Ian Campbell, storico inglese, ha scritto un libro documentatissimo (Il massacro di Adis Abeba, Rizzoli, pag. 672, 25 euro) frutto di una ricerca di 25 anni sull'eccidio che gli italiani fecero di 20mila etiopi (un quinto dell'intera popolazione della città) nel 1937, prima delle stragi naziste nei campi di concentramento. Il massacro fu la risposta abnorme ad un maldestro attentato di due irredentisti etiopi che non riuscirono ad uccidere nessuno ma ferirono il maresciallo Rodolfo Graziani (ritratto nella foto che arringa gli Ascari).

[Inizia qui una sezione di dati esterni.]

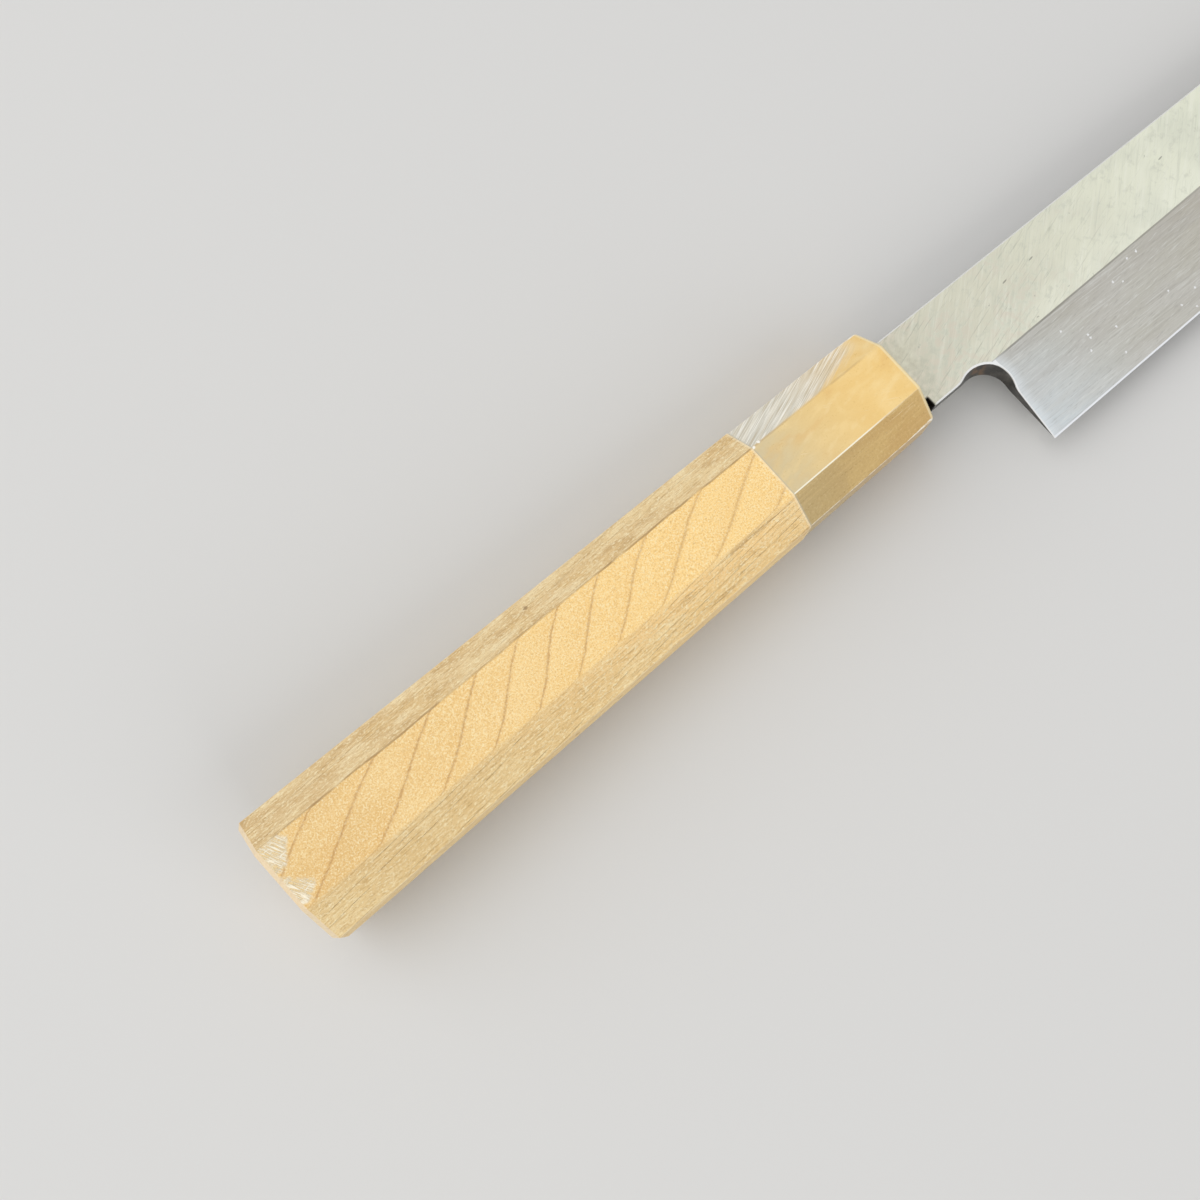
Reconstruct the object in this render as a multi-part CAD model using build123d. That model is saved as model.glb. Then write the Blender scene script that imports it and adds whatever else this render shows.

L'Etiopia era un paese di antichissima civiltà cristiana, iscritto alla Società delle Nazioni Unite e autonomo. L'invasione dell'Italia, nonostante la diffida dell'Onu, non aveva alcuna giustificazione e fu un precedente gravissimo per l'invasione di Hitler della Polonia. Campbell, che vive e insegna in Etiopia, non fa sconti però neppure ai suoi connazionali che misero a tacere le voci di indignazione nel dopoguerra in Occidente, impedendo all'Italia di essere processata per genocidio (accanto alla Germania per la Shoah).
Così, conclude in un bell'articolo Masolino D'Amico su La Stampa, nessuno venne chiamato a rispondere di quell'eccidio di 20mila tra cui moltissimi bambini, donne, preti, poveri, mendicanti che erano stati proprio radunati dal regime fascista nel recinto del palazzo governativo per ristabilire un'antica cerimonia di distribuzione di elemosine. Trovarono invece le pallottole delle mitragliatrici e poi per tre giorni fu una delirante “caccia all'etiope” in tutta la città.
In tempi di migrazioni è bene che si sappiano anche queste cose per noi italiani non sempre "brava gente".
scritto da Andrea Gandini
Campbell I. (2018) Il massacro di Addis Abeba. Una vergogna italiana. Rizzoli.
Descrizione
Il racconto dettagliato e impressionante di una delle peggiori atrocità della storia coloniale del Novecento, per la quale nessun italiano è stato mai processato.
«La più autorevole ricostruzione di una barbarie troppo a lungo trascurata.» - Financial Times
«Il primo resoconto completo di un massacro che anticipa i crimini nazisti più che ricordare le atrocità dell'Europa coloniale. Da tempo il governo etiope ritiene che il suo popolo meriti delle scuse.» - The Economist
Ci sono pagine della storia d'Italia che conosciamo ormai a memoria, e altre su cui ancora non è stata scritta la parola “fine". E poi ci sono le pagine dimenticate, relegate all'oblio perché troppo dolorose. Anche quelle, però, fanno parte del nostro passato. In questo caso, del nostro passato di “potenza coloniale". La mattina del 19 febbraio 1937, ad Addis Abeba, il viceré Rodolfo Graziani e le autorità italiane che da nove mesi governano un terzo dell'Etiopia celebrano la nascita del primo figlio maschio del principe Umberto di Savoia. Ma un gruppo d'insorti riesce a superare i controlli e, all'improvviso, otto bombe a mano seminano il caos tra quei notabili. Di fronte al bilancio – sette morti e decine di feriti, compreso lo stesso Graziani – il Duce ordina la repressione: “Tutti i civili e religiosi comunque sospetti devono essere passati per le armi". È così che si scatena uno dei massacri più ignobili della parentesi coloniale italiana: giorni di terrore, tra omicidi e saccheggi, durante i quali migliaia di innocenti vengono trucidati con sistematica brutalità. Repressione che culmina, nel maggio dello stesso anno, con l'eccidio di centinaia di monaci, preti e pellegrini cristiani della Chiesa copta, tutti disarmati, radunati nel monastero di Debra Libanos. Intanto, le Camicie nere ne approfittano per azzerare l'intellighenzia etiope, in un vero e proprio pogrom. Con precisione accademica e passo narrativo, Ian Campell ricostruisce in questo saggio una delle atrocità meno conosciute del regime fascista, analizzandone premesse e conseguenze, senza fare sconti a nessuno. Perché è venuto il momento di guardare in faccia la realtà e l'orrore di quanto accaduto, per non dimenticare né le vittime né i carnefici.